Perché certo, è divertente, anzi divertentissimo leggere tra le righe della serie, e fare a gara a chi sia più appassionato fra noi e Busiek, ma è vero che questo è un fumetto che regge benissimo anche se di fumetti non se ne è mai letti. Tutto viene spiegato, i riferimenti al passato dei nostri personaggi esistono, sì, sono un po' complessi, è vero, ma la storia è così affascinante che ci si può anche passar sopra, oppure, sia mai, decidere che forse questo bell'universo Marvel è così interessante che va esplorato per benino, perché se mi diverto così, liberamente, chissà come posso farlo con tutto il contesto sotto mano.
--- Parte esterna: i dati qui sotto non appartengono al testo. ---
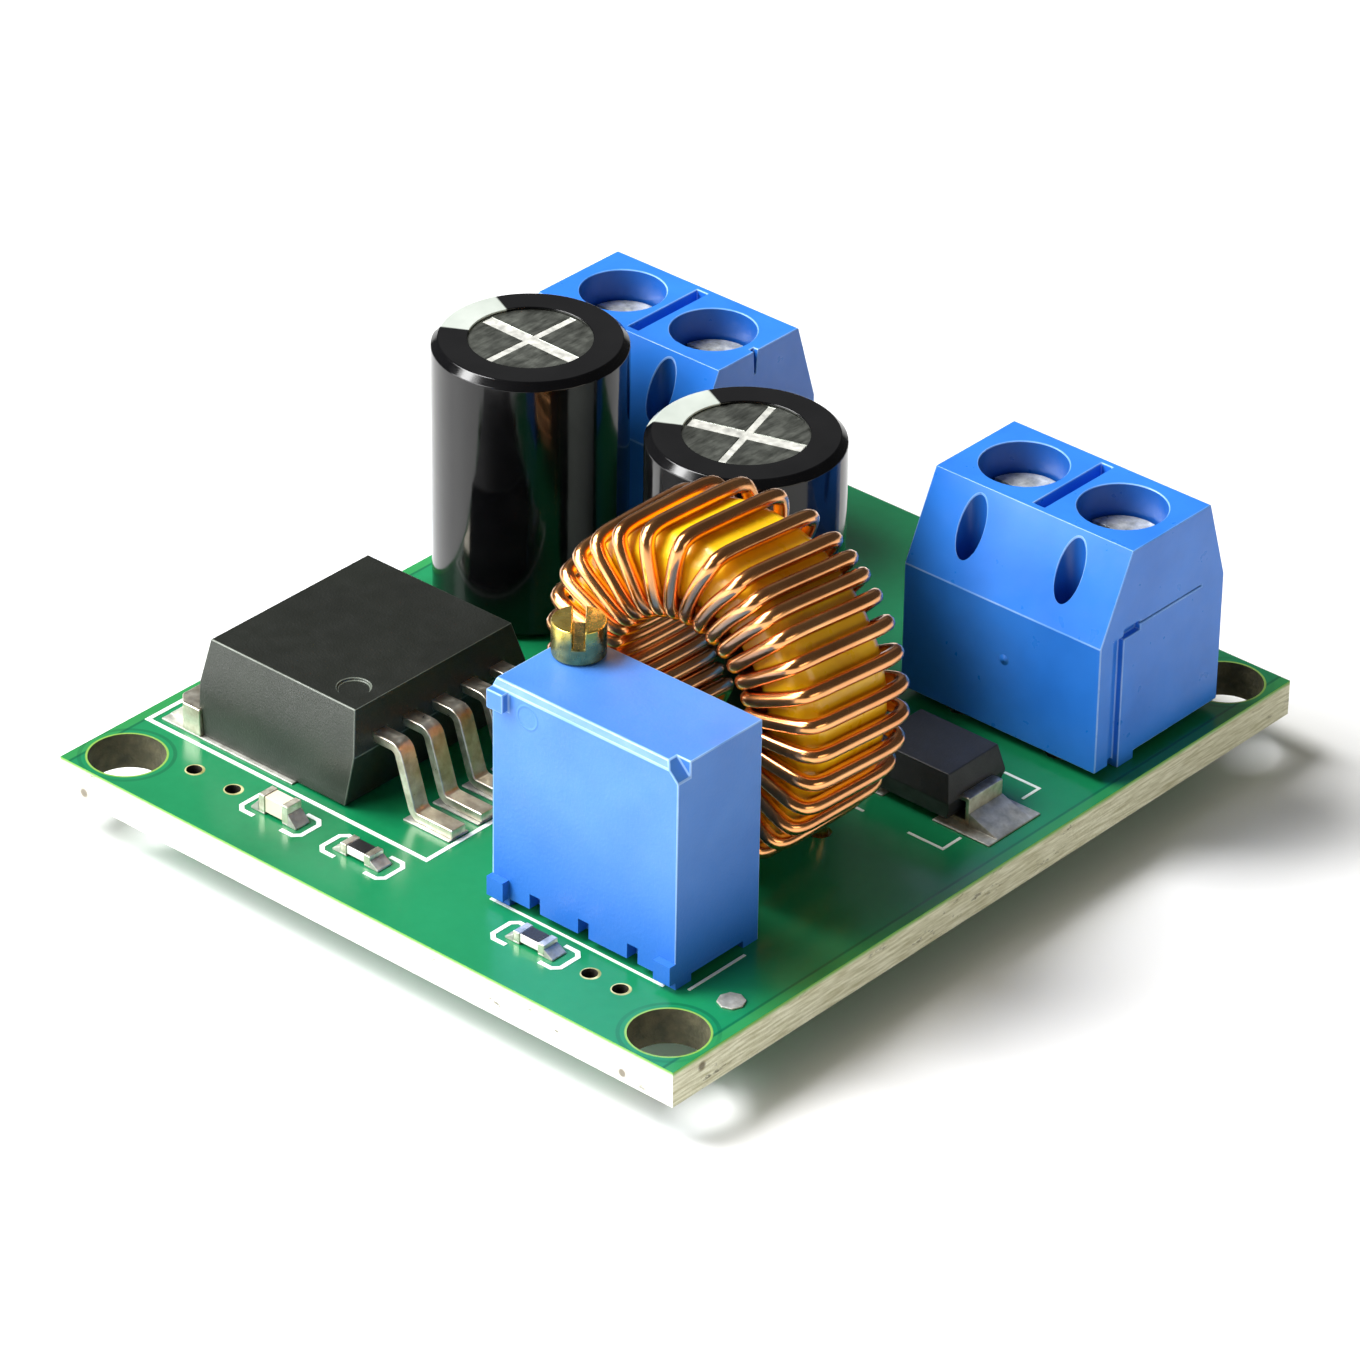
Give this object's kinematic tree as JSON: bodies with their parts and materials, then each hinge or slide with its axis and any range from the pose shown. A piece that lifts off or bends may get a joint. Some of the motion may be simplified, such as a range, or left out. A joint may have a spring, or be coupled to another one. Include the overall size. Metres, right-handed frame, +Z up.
{
  "type": "boost converter module",
  "caption": "Small circuit board that steps a voltage up, with screw terminals, a wound ring inductor, capacitors, a regulator and a trimmer.",
  "frame": {"origin": "under the middle of the board, level with the clipped ends of the leads", "axes": "+X along the board's front edge to the trimmer's side, +Y to the terminals at the back, +Z up from the board"},
  "size_m": [0.033, 0.0384, 0.0182],
  "materials": {
    "green_board": "gloss",
    "solder": "satin",
    "tinned_metal": "satin",
    "terminal_blue": "satin",
    "screw_steel": "satin",
    "trimmer_blue": "satin",
    "brass": "satin",
    "regulator_black": "matt",
    "core_yellow": "satin",
    "copper_wire": "gloss",
    "aluminium_can": "satin",
    "black_sleeve": "gloss",
    "diode_black": "matt",
    "cream_ceramic": "satin",
    "white_ceramic": "satin"
  },
  "bodies": {
    "board": {"chip_capacitor_body": "cream_ceramic", "chip_capacitor_ends": "tinned_metal", "chip_resistor_1_body": "white_ceramic", "chip_resistor_1_ends": "tinned_metal", "chip_resistor_2_body": "white_ceramic", "chip_resistor_2_ends": "tinned_metal", "circuit_board": "green_board", "diode_body": "diode_black", "diode_terminals": "tinned_metal", "inductor_core": "core_yellow", "inductor_winding": "copper_wire", "input_capacitor_can": "aluminium_can", "input_capacitor_leads": "tinned_metal", "input_capacitor_sleeve": "black_sleeve", "input_terminal_contacts": "tinned_metal", "input_terminal_housing": "terminal_blue", "output_capacitor_can": "aluminium_can", "output_capacitor_leads": "tinned_metal", "output_capacitor_sleeve": "black_sleeve", "output_terminal_contacts": "tinned_metal", "output_terminal_housing": "terminal_blue", "regulator_body": "regulator_black", "regulator_leads": "tinned_metal", "regulator_tab": "tinned_metal", "solder_pads": "solder", "trimmer_housing": "trimmer_blue", "trimmer_pins": "tinned_metal", "underside_solder": "solder"},
    "input_terminal_screw_1": {"input_terminal_screw_1": "screw_steel"},
    "input_terminal_clamp_1": {"input_terminal_clamp_1": "tinned_metal"},
    "input_terminal_screw_2": {"input_terminal_screw_2": "screw_steel"},
    "input_terminal_clamp_2": {"input_terminal_clamp_2": "tinned_metal"},
    "output_terminal_screw_1": {"output_terminal_screw_1": "screw_steel"},
    "output_terminal_clamp_1": {"output_terminal_clamp_1": "tinned_metal"},
    "output_terminal_screw_2": {"output_terminal_screw_2": "screw_steel"},
    "output_terminal_clamp_2": {"output_terminal_clamp_2": "tinned_metal"},
    "trimmer_screw": {"trimmer_screw": "brass"}
  },
  "joints": [
    {"name": "input_terminal_clamp_1_lift", "type": "slide", "parent": "board", "child": "input_terminal_clamp_1", "axis": [0, 0, 1], "range_m": [0, 0.00225]},
    {"name": "input_terminal_screw_1_turn", "type": "hinge", "parent": "board", "child": "input_terminal_screw_1", "pos_m": [-0.01396, 0.01184, 0.0118], "axis": [0, 0, -1], "range_deg": [0, 1801]},
    {"name": "input_terminal_clamp_2_lift", "type": "slide", "parent": "board", "child": "input_terminal_clamp_2", "axis": [0, 0, 1], "range_m": [0, 0.00225]},
    {"name": "input_terminal_screw_2_turn", "type": "hinge", "parent": "board", "child": "input_terminal_screw_2", "pos_m": [-0.00888, 0.01184, 0.0118], "axis": [0, 0, -1], "range_deg": [0, 1801]},
    {"name": "output_terminal_clamp_1_lift", "type": "slide", "parent": "board", "child": "output_terminal_clamp_1", "axis": [0, 0, 1], "range_m": [0, 0.00225]},
    {"name": "output_terminal_screw_1_turn", "type": "hinge", "parent": "board", "child": "output_terminal_screw_1", "pos_m": [0.00784, 0.01184, 0.0118], "axis": [0, 0, -1], "range_deg": [0, 1801]},
    {"name": "output_terminal_clamp_2_lift", "type": "slide", "parent": "board", "child": "output_terminal_clamp_2", "axis": [0, 0, 1], "range_m": [0, 0.00225]},
    {"name": "output_terminal_screw_2_turn", "type": "hinge", "parent": "board", "child": "output_terminal_screw_2", "pos_m": [0.01293, 0.01184, 0.0118], "axis": [0, 0, -1], "range_deg": [0, 1801]},
    {"name": "trimmer_screw_turn", "type": "hinge", "parent": "board", "child": "trimmer_screw", "pos_m": [0.00451, -0.01125, 0.01319], "axis": [0, 0, 1], "continuous": true}
  ],
  "couplings": [
    {"joint": "input_terminal_screw_1_turn", "follows": "input_terminal_clamp_1_lift", "rad_per_m": 13963},
    {"joint": "input_terminal_screw_2_turn", "follows": "input_terminal_clamp_2_lift", "rad_per_m": 13963},
    {"joint": "output_terminal_screw_1_turn", "follows": "output_terminal_clamp_1_lift", "rad_per_m": 13963},
    {"joint": "output_terminal_screw_2_turn", "follows": "output_terminal_clamp_2_lift", "rad_per_m": 13963}
  ]
}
Oppure no, e va bene lo stesso.
Il segreto, era un segreto di Pulcinella, questo fumetto era un classico fumetto Marvel, un fumetto di supereroi con i superproblemi, un fumetto che rappresentava il mondo che potevi vedere fuori dalla finestra, se nel mondo ci fossero alieni robot e modem che controllano le menti, un fumetto dove i supereroi sono un soldo la dozzina, ma i nostri Thunderbolts, sono un po' diversi.
Questo si deve chiedere ad un fumetto: che sia scritto bene, e disegnato bene. Thunderbolts riesce benissimo, e inoltre decide anche di essere una lezione sul perché gli universi condivisi siano così divertenti. Non doveva farlo, ma gli sono grato che l'abbia fatto.La tagline della serie, era “La giustizia come il fulmine”, lo stesso fulmine che mi diede un colpo quando acquistai il mio primo fumetto dei Thunderbolts, quando quei criminali ripresero le vecchie abitudini e mi rubarono il cuore.
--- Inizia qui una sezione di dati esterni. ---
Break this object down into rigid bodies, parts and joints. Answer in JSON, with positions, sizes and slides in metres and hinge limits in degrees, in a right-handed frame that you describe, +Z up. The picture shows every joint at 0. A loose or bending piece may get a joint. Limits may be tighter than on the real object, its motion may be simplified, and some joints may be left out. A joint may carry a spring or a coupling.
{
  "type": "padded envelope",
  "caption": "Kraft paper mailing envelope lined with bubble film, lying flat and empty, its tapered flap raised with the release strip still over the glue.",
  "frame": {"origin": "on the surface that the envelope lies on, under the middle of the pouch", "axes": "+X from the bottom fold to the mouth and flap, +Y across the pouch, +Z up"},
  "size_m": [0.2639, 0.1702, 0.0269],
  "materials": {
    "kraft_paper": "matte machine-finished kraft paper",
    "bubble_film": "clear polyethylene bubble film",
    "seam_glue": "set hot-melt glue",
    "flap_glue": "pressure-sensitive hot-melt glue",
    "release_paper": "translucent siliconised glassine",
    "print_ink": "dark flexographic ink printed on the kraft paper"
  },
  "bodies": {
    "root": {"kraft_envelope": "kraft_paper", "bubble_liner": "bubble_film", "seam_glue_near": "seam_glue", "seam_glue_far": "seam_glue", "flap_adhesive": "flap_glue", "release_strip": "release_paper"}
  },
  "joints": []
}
Certo, la serie negli anni è andata avanti, dopo Busiek è arrivato Fabian Nicieza, che ha traghettato il gruppo per molti anni a venire, con alcune idee molto buone (ed alcune... meno), ed ha subito un paio di rilanci più o meno famosi, più o meno (molto più che meno) ispirati prima ad un circuito del wrestling, poi alla Suicide Squad di John Ostrander e Kim Yale che, per carità, sono anche divertenti ed appassionanti, ma quei primi 34 numeri, quei primi tre anni di vita sono stati un fulmine a ciel sereno, un esperimento riuscitissimo, ma difficilmente replicabile.
Io, in realtà, in una seconda venuta di un qualcosa fatto così, ci spero ancora.